Consternant, fascinant, long, excessif, décalé, ridicule, profond, surréaliste,… Les qualificatifs ne manquent pas pour cerner le nouveau film de Darren Aronofsky, et la liste pourrait s’allonger à l’infini. Que l’on adore ou que l’on déteste, Mother dérange, secoue (preuve en est les spectateurs quittant la salle avant la fin), bref interpelle, et c’est bien là l’essence même d’une œuvre.
L’histoire n’a que peu d’importance. Une femme vit avec son mari écrivain dans la maison de ce dernier qu’elle répare de la cave au grenier après un incendie dévastateur. Un homme fait irruption dans leur quotidien, puis sa femme, puis leurs enfants, puis… Ce couple, que l’on ne nommera jamais, voit alors son quotidien bousculé par l’intrusion de parfaits inconnus, adorateurs transis de l’œuvre du poète. A partir de ce postulat, le réalisateur déroule une trame qui va nous faire plonger en plein cauchemar jusqu’à une seconde partie dantesque.

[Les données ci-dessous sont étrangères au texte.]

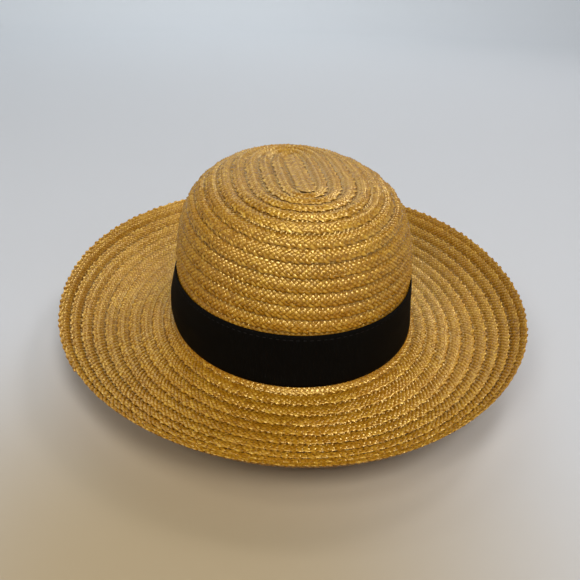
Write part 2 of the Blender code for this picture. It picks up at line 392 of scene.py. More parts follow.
@dataclass(frozen=True)
class HatForm:
    """Sizes of the plain outer face of the straw, the same as the solids' own."""

    axis: tuple[float, float] = (0.0022, 0.0006)
    half_length: float = 0.1015
    half_width: float = 0.0874
    height: float = 0.112
    wall_power: float = 4.38
    top_power: float = 3.84
    flare: float = 0.0036
    flare_height: float = 0.045
    tip_half_length: float = 0.037
    tip_half_width: float = 0.0044
    tip_squareness: float = 2.0
    tip_fade: int = 4
    tip_steps: int = 8
    start_dip: float = math.radians(8.0)
    rest_reach: float = 0.019
    curl_power: float = 1.23
    wall: float = 0.0022
    corner_cut: float = 0.0042
    rim: tuple[Triple, ...] = (
        (0.0, 0.0982, 48.5), (45.0, 0.0926, 62.5), (90.0, 0.0887, 71.5), (135.0, 0.0935, 62.5),
        (180.0, 0.0978, 52.0), (225.0, 0.0934, 55.5), (270.0, 0.0886, 58.0), (315.0, 0.0926, 50.0),
    )

    @property
    def corner_height(self) -> float:
        """Height of the corner of crown and brim over the floor."""
        return 0.5 * self.start_dip * self.rest_reach + self.wall

    def rim_value(self, bearings: Array, column: RimColumn) -> Array:
        """A column of the rim's table at any bearings, on a smooth closed curve.

        Args:
            bearings: Bearings in degrees.
            column: Which column to read.

        Returns:
            The values, as many as the bearings.
        """
        table = np.array([row[column.value] for row in self.rim])
        step = 360.0 / len(table)
        index = np.floor(bearings / step).astype(int)
        part = bearings / step - index
        before, here, after, beyond = (table[(index + shift) % len(table)]
                                       for shift in (-1, 0, 1, 2))
        square, cube = part ** 2, part ** 3
        return (here * (2 * cube - 3 * square + 1)
                + 0.5 * (after - before) * (cube - 2 * square + part)
                + after * (3 * square - 2 * cube)
                + 0.5 * (beyond - here) * (cube - square))

    def oval(self, bearings: Array, size: Array | float) -> Array:
        """Plan points on one of the crown's ovals.

        Args:
            bearings: Bearings in degrees.
            size: Size of the oval, 1 at the base and 0 on the tip's line.

        Returns:
            The points, from the crown's axis.
        """
        angle = np.radians(bearings)
        power = 2.0 / (2.0 + self.tip_squareness * (1.0 - size) ** self.tip_fade)
        long = self.tip_half_length + (self.half_length - self.tip_half_length) * size
        sine, cosine = np.sin(angle), np.cos(angle)
        return stacked(self.half_width * size * np.sign(sine) * np.abs(sine) ** power,
                       -long * np.sign(cosine) * np.abs(cosine) ** power)

    def outward(self, bearings: Array) -> Array:
        """Plan directions square to the crown's oval at its base.

        Args:
            bearings: Bearings in degrees.

        Returns:
            The directions, of length 1.
        """
        angle = np.radians(bearings)
        way = stacked(np.sin(angle) / self.half_width, -np.cos(angle) / self.half_length)
        return way / np.linalg.norm(way, axis=-1, keepdims=True)

    def flare_at(self, height: Array | float) -> Array:
        """How far the crown's wall has widened at heights over the corner."""
        return self.flare * np.maximum(0.0, 1.0 - np.asarray(height) / self.flare_height)

    def raised(self, plan: Array, heights: Array) -> Array:
        """Points over a plan round the crown's axis, at heights over the corner."""
        return stacked(plan[..., 0] + self.axis[0], plan[..., 1] + self.axis[1],
                       self.corner_height + heights)

    def wall_points(self, bearings: Array, offsets: Array, heights: Array) -> Array:
        """Points at offsets out from the crown's base oval and heights over the corner."""
        plan = self.oval(bearings, 1.0) + offsets[..., None] * self.outward(bearings)
        return self.raised(plan, heights)

    def crown_lines(self, bearings: Array, samples: int = 400) -> Array:
        """The crown's face from the tip's middle line to the corner.

        Args:
            bearings: Bearings in degrees.
            samples: Number of points past the tip strip's edge.

        Returns:
            A line of points for each bearing.
        """
        edge = self.tip_half_width / self.half_width
        angle = 0.5 * math.pi * np.linspace(0.0, 1.0, samples) ** (0.5 * self.wall_power)
        sizes = edge + (1.0 - edge) * np.sin(angle) ** (2.0 / self.wall_power)
        inside = np.linspace(0.0, edge, self.tip_steps + 1)[:-1]
        sizes = np.concatenate([inside, np.minimum(sizes, 1.0)])
        heights = self.height * (1.0 - sizes ** self.wall_power) ** (1.0 / self.top_power)
        column = bearings[:, None]
        flare = self.flare_at(heights)[:, None] * self.outward(column)
        return self.raised(self.oval(column, sizes) + flare, heights)

    def brim_lines(self, bearings: Array, share: float, samples: int = 310) -> Array:
        """The brim's face from the corner to a share of the way to the rim.

        Args:
            bearings: Bearings in degrees.
            share: Where to stop, 1 at the rim and more beyond it.
            samples: Number of steps.

        Returns:
            A line of points for each bearing.
        """
        column = bearings[:, None]
        reach = self.rim_value(column, RimColumn.REACH)
        rim_slope = np.radians(self.rim_value(column, RimColumn.SLOPE))
        run = share * reach * (np.arange(samples) + 0.5) / samples
        curl = np.maximum(run - self.rest_reach, 0.0) / (reach - self.rest_reach)
        dip = np.maximum(1.0 - run / self.rest_reach, 0.0)
        slope = rim_slope * curl ** self.curl_power - self.start_dip * dip
        step = share * reach / samples
        zero = np.zeros(column.shape)
        offset = self.flare + np.concatenate([zero, np.cumsum(step * np.cos(slope), 1)], axis=1)
        height = np.concatenate([zero, np.cumsum(step * np.sin(slope), 1)], axis=1)
        return self.wall_points(column, offset, height)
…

Mother fait partie de ces films qui nous forcent à réfléchir sur le sens de ce que nous venons de voir une fois les lumières éteintes. Et les interprétations possibles sont nombreuses.

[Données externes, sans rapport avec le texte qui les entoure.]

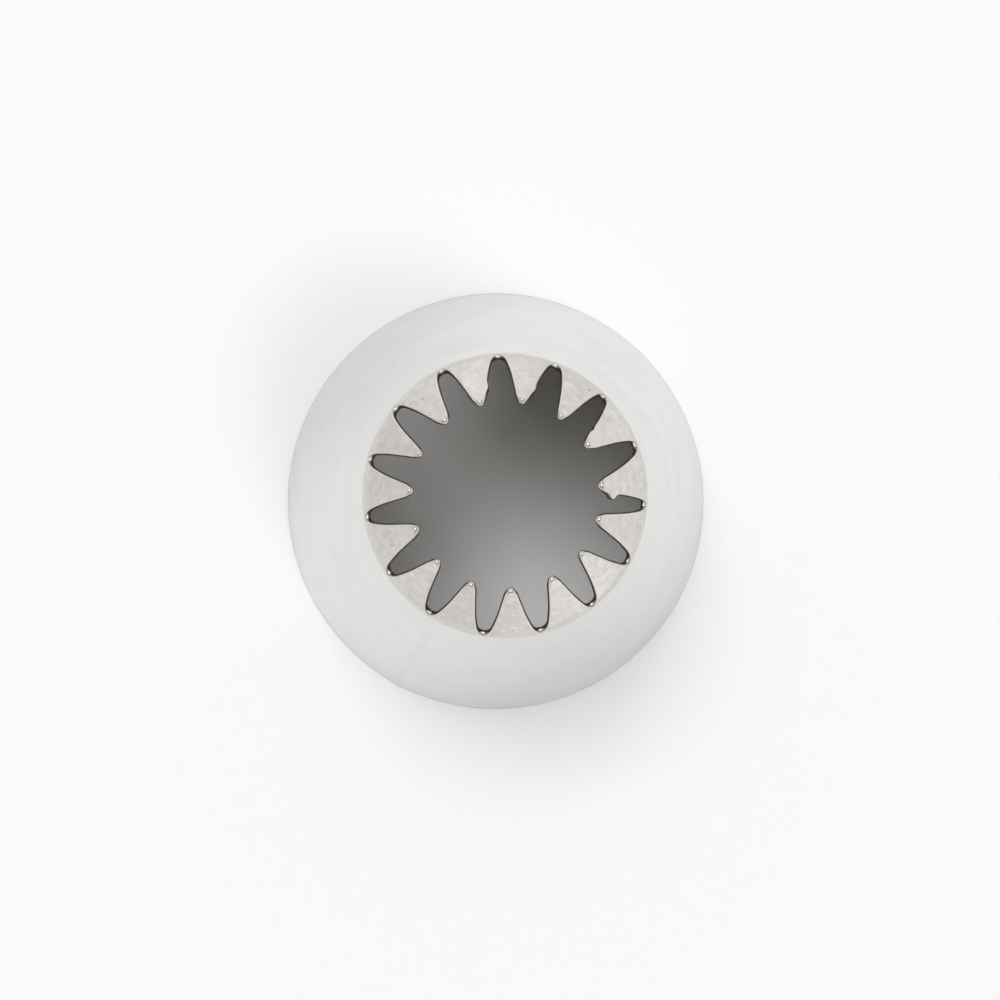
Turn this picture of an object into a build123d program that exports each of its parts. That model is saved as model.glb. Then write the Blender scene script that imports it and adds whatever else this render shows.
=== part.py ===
from build123d import *
from math import cos, degrees, radians, sin, tan
import os

# A large open star piping nozzle that stands on its wide end.
# It is one sheet of stainless steel, rolled into a cone and closed by a butt weld down one side.
# The narrow end is slotted, and the teeth between the slots are bent in to make the star.
# Origin: centre of the base edge, on the table. +Z runs up the nozzle to the mouth.
# Lengths are in millimetres and angles in degrees, counter-clockwise from +X seen from above.

# Cone
base_outer_diameter = 29.0
shoulder_outer_diameter = 18.0  # where the wall's and the teeth's outer faces would meet
overall_height = 36.0
sheet_thickness = 0.45
rim_edge_radius = 0.1  # deburred edge that the nozzle stands on
bend_inside_radius = 0.2  # inside of the bend between the wall and the teeth

# Star
tooth_count = 15
mouth_diameter = 11.5  # clear circle between the tooth tips
tooth_slope = 40.0  # slope of the teeth above the horizontal
first_slot_angle = 92.9
slot_overreach = 0.1  # how far a slot runs past the shoulder, along the slope of the teeth
tooth_end_width = 0.25  # flat at the very tip
tooth_corner_width = 0.51
tooth_corner_depth = 0.06  # below the tip, along the slope
tooth_neck_width = 0.74  # where the rounding of the tip starts
tooth_neck_depth = 0.47
tooth_corner_radius = 0.18
root_fullness_share = 0.6  # how square a slot's round end is, as a share of its half width

# Hand-bent irregularities, as shares of the pitch from tooth to tooth, clockwise positive.
# Each slot is out of place by the first, and each tooth leans to one side by the second.
slot_offset_shares = (0, 0, -0.02, -0.01, 0.03, 0.04, 0.01, 0, 0, -0.01, -0.03, 0, 0, -0.03, -0.01)
tooth_lean_shares = (0.03, 0.09, 0.07, 0.08, -0.05, -0.08, -0.08, 0, 0.01, 0.04, 0.02, -0.02, -0.05, 0, -0.02)

# Seam
seam_angle = 241.5
seam_width = 0.5

# How the sheet is divided between the wall and the crown, and the room that cuts are given
crown_skirt = 1.6  # plain wall kept below the bend, under the slots
cut_overrun = 1.5

# Worked out from the sizes above
base_radius = base_outer_diameter / 2
shoulder_radius = shoulder_outer_diameter / 2
tooth_tilt = radians(tooth_slope)
tooth_edge_radius = mouth_diameter / 2 + sheet_thickness * sin(tooth_tilt)  # outer face, at the tips
shoulder_height = overall_height - (shoulder_radius - tooth_edge_radius) * tan(tooth_tilt)
wall_taper = (base_radius - shoulder_radius) / shoulder_height  # radius lost per unit of height
wall_slant = (1 + wall_taper**2) ** 0.5
wall_normal = Vector(1, wall_taper) / wall_slant  # outward, as (radius, height)
tooth_normal = Vector(sin(tooth_tilt), cos(tooth_tilt))
bend_outside_radius = bend_inside_radius + sheet_thickness
bend_half_turn = wall_normal.get_angle(tooth_normal) / 2
bend_reach = bend_outside_radius * tan(radians(bend_half_turn))  # from the shoulder to the bend's end
bend_start_height = shoulder_height - bend_reach / wall_slant
crown_line = bend_start_height - crown_skirt  # height of the face between wall and crown
pitch = 360 / tooth_count


def sheet_outline():
    """Corners of the sheet's section as (radius, height): up the outside, then down the inside."""
    shoulder = Vector(shoulder_radius, shoulder_height)
    tip = Vector(tooth_edge_radius, overall_height)
    to_inside = (wall_normal + tooth_normal) * (sheet_thickness / (1 + wall_normal.dot(tooth_normal)))
    return {
        "base outside": Vector(base_radius, 0),
        "shoulder outside": shoulder,
        "tip outside": tip,
        "tip inside": tip - tooth_normal * sheet_thickness,
        "shoulder inside": shoulder - to_inside,
        "base inside": Vector(base_radius - sheet_thickness * wall_slant, 0),
    }


def slot_angle(slot):
    """Direction of a slot's centre line. Slots are numbered clockwise."""
    offset_share = slot_offset_shares[slot % len(slot_offset_shares)]
    return first_slot_angle - pitch * (slot + offset_share)


def slot_plane(slot):
    """Plane on the teeth's outer face at a slot: X runs clockwise, Y down the slope to the shoulder."""
    angle = radians(slot_angle(slot))
    edge = Vector(tooth_edge_radius * cos(angle), tooth_edge_radius * sin(angle), overall_height)
    clockwise = Vector(sin(angle), -cos(angle), 0)
    outward = Vector(sin(tooth_tilt) * cos(angle), sin(tooth_tilt) * sin(angle), cos(tooth_tilt))
    return Plane(origin=edge, x_dir=clockwise, z_dir=outward)


def on_slot_plane(depth, turn):
    """Point of the teeth's cone, seen square to the slot's plane.

    depth is measured down the slope from the tips, and turn is the angle from the slot."""
    radius = tooth_edge_radius + depth * cos(tooth_tilt)
    sagged = cos(tooth_tilt) ** 2 * cos(radians(turn)) + sin(tooth_tilt) ** 2
    down_slope = (radius * sagged - tooth_edge_radius) / cos(tooth_tilt)
    return Vector(radius * sin(radians(turn)), down_slope)


def flank_point(depth, tooth_width, tooth_turn):
    """Point on the near flank of the tooth that stands tooth_turn from the slot."""
    radius = tooth_edge_radius + depth * cos(tooth_tilt)
    half_width_turn = degrees(tooth_width / 2 / radius)
    return on_slot_plane(depth, tooth_turn - half_width_turn)


def slot_side(slot, side):
    """Neck, corner and way out of one flank of a slot. side is 1 clockwise, -1 the other way."""
    tooth = slot if side > 0 else slot - 1
    neighbour = slot + side
    gap = side * (slot_angle(slot) - slot_angle(neighbour)) % 360
    lean = pitch * tooth_lean_shares[tooth % len(tooth_lean_shares)]
    tooth_turn = gap / 2 + side * lean
    neck = flank_point(tooth_neck_depth, tooth_neck_width, tooth_turn)
    corner = flank_point(tooth_corner_depth, tooth_corner_width, tooth_turn)
    end = flank_point(0, tooth_end_width, tooth_turn)
    way_out = end + (end - corner).normalized() * tooth_corner_width
    return [Vector(side * point.X, point.Y) for point in (neck, corner, way_out)]


# The whole formed sheet, before it is divided into its nodes
with BuildPart() as formed_sheet:
    corners = sheet_outline()
    with BuildSketch(Plane.XZ) as sheet_section:
        with BuildLine():
            Polyline(*corners.values(), close=True)
        make_face()
        for name, radius in (
            ("shoulder outside", bend_outside_radius),
            ("shoulder inside", bend_inside_radius),
            ("base outside", rim_edge_radius),
            ("base inside", rim_edge_radius),
        ):
            fillet(sheet_section.vertices().sort_by_distance(corners[name])[0], radius)
    revolve(axis=Axis.Z)

    slope_length = (shoulder_radius - tooth_edge_radius) / cos(tooth_tilt)
    root = Vector(0, slope_length + slot_overreach)
    for slot in range(tooth_count):
        right_neck, right_corner, right_out = slot_side(slot, 1)
        left_neck, left_corner, left_out = slot_side(slot, -1)
        with BuildSketch(slot_plane(slot)) as slot_outline:
            with BuildLine():
                Bezier(root, Vector(root_fullness_share * right_neck.X, root.Y), right_neck)
                Polyline(
                    right_neck,
                    right_corner,
                    right_out,
                    Vector(right_out.X, -cut_overrun),
                    Vector(left_out.X, -cut_overrun),
                    left_out,
                    left_corner,
                    left_neck,
                )
                Bezier(left_neck, Vector(root_fullness_share * left_neck.X, root.Y), root)
            make_face()
            for corner in (right_corner, left_corner):
                fillet(slot_outline.vertices().sort_by_distance(corner)[0], tooth_corner_radius)
        extrude(amount=cut_overrun, both=True, mode=Mode.SUBTRACT)

# The gap between the rolled edges, which the weld fills up to the bend
with BuildPart() as seam_gap:
    along_seam = Vector(cos(radians(seam_angle)), sin(radians(seam_angle)))
    with BuildSketch(Plane(origin=(0, 0, -cut_overrun), x_dir=along_seam, z_dir=(0, 0, 1))):
        with Locations((base_radius / 2 + cut_overrun, 0)):
            Rectangle(base_radius, seam_width)
    extrude(amount=bend_start_height + cut_overrun)

# Wall: the tapering body, from the base edge to just below the slots
with BuildPart() as cone_wall:
    add(formed_sheet.part)
    split(bisect_by=Plane.XY.offset(crown_line), keep=Keep.BOTTOM)
    add(seam_gap.part, mode=Mode.SUBTRACT)

# Crown: the bend and the ring of teeth
with BuildPart() as star_crown:
    add(formed_sheet.part)
    split(bisect_by=Plane.XY.offset(crown_line), keep=Keep.TOP)
    add(seam_gap.part, mode=Mode.SUBTRACT)

# Weld: the strip that joins the rolled edges, dressed flush inside and out
with BuildPart() as seam_weld:
    add(formed_sheet.part)
    add(seam_gap.part, mode=Mode.INTERSECT)

os.makedirs("parts", exist_ok=True)
for label, piece in (("cone_wall", cone_wall), ("star_crown", star_crown), ("seam_weld", seam_weld)):
    piece.part.label = label
    export_step(piece.part, f"parts/{label}.step")
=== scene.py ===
"""Finishes an open star piping nozzle of stainless steel and sets it on a pale table.

The sheet's section, its slots and its seam are worked out as surfaces in numpy, in metres, +Z up.
"""

import bmesh
import bpy
import numpy as np
from mathutils import Matrix, Vector


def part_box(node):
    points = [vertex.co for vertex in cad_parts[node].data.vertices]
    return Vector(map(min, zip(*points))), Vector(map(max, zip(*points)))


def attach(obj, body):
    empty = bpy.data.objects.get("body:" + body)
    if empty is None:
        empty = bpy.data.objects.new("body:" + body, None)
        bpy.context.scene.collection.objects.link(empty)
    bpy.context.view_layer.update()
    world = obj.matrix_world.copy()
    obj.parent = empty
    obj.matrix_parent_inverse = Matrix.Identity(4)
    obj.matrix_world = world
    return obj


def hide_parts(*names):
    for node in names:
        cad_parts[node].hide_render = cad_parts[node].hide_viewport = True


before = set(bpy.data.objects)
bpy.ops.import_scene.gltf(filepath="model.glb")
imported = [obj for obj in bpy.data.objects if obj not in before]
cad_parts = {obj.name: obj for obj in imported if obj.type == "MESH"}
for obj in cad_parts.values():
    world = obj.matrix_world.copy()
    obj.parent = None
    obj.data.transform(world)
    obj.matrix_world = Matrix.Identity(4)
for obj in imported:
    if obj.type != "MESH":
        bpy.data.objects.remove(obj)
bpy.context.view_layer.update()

bl_info = {
    "name": "Open Star Nozzle",
    "version": (1, 0, 0),
    "blender": (4, 5, 0),
    "location": "View3D > Sidebar > Nozzle",
    "description": "Makes the finished surfaces of an open star piping nozzle",
    "category": "Add Mesh",
}

MM = 0.001
BODY = "root"

# Digits that the panel shows of a length
LENGTH_DIGITS = 5

# Hand-bent irregularities, as shares of the pitch from tooth to tooth, clockwise positive
SLOT_OFFSET_SHARES = (0, 0, -0.02, -0.01, 0.03, 0.04, 0.01, 0, 0, -0.01, -0.03, 0, 0, -0.03, -0.01)
TOOTH_LEAN_SHARES = (
    0.03, 0.09, 0.07, 0.13, -0.05, -0.08, -0.08, 0, 0.01, 0.04, 0.02, -0.02, -0.05, 0, -0.02,
)

# Burrs and nicks on the flanks: tooth, side (clockwise positive), then in millimetres the place
# from the tip, the reach (a nick is negative) and half the length. Teeth count clockwise from
# the first slot.
FLANK_MARKS = (
    (3, 1, 0.8, 0.36, 0.3),
    (2, -1, 1.05, -0.07, 0.14),
    (2, -1, 0.6, 0.05, 0.22),
    (0, 1, 1.05, 0.11, 0.35),
    (14, 1, 1.05, 0.12, 0.35),
)

# Rows, columns and steps of the surfaces' grids
SKIRT_ROWS = 12
SLOT_ROWS = 72
TOOTH_COLUMNS = 16
EDGE_STEPS = 13
WALL_ROWS = 40
WALL_COLUMNS = 400
RIM_STEPS = 6
WELD_ROWS = 240
WELD_COLUMNS = 8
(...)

Partons tout d’abord d’un indice révélé par le réalisateur lui-même, Mother ne ferait pas (seulement) référence au personnage de Jennifer Lawrence mais à la Terre nourricière. Le film emprunte alors le chemin de la fable écologique avec cette maison (notre vieille planète) que la femme s’efforce de transformer en nid d’amour et que des intrus sans gêne (nous même) souillent jusqu’à la détruire complètement.
Difficile aussi d’occulter l’image de la muse dans le personnage de Jennifer Lawrence, constamment auprès de son mari, attentionnée jusqu’au sacrifice et délaissée, brutalisée par l’égo de l’artiste qui prend la forme d’admirateurs envahissants. Cette muse qui vit le temps d’une œuvre et qui meurt pour mieux renaitre et engendrer l’œuvre suivante.
Mais revenons aux bases de la psychanalyse, la maison ne serait-elle pas la projection de l’esprit dérangé d’une femme en mal de maternité ? Une maison qu’elle soigne, répare, nettoie jusqu’au moindre recoin, où le bureau de son poète de mari occupe le dernier étage tandis que la cave abrite une force invisible capable de provoquer des séismes et de faire gronder la chaudière. Sans parler de cette pièce cachée où tout prendra fin ? Une maison enfin qu’elle est incapable de protéger des assauts d’inconnus (ses propres peurs) qui n’auront de cesse de la harceler jusqu’au drame finale.
Alors oui, Mother regorge de pistes, de thèmes, d’explications plausibles ou non. Et malgré ses défauts évidents (le film traine en longueur et frôle parfois la pose théâtrale), il n’en reste pas moins un objet fascinant. Porté par l’incroyable performance d’une Jennifer Lawrence habitée par son rôle, Mother lorgne du côté de Bunuel et du Charme discret de la bourgeoisie dans sa première partie, et semble reprendre les séquences de guérilla des Fils de l’homme de Cuaron dans une seconde partie proprement hallucinante.
Cauchemar éveillé empreint de symboles religieux où la monstruosité revêt les atours de la normalité, Mother est en tout cas une expérience cinématographique à ne pas rater.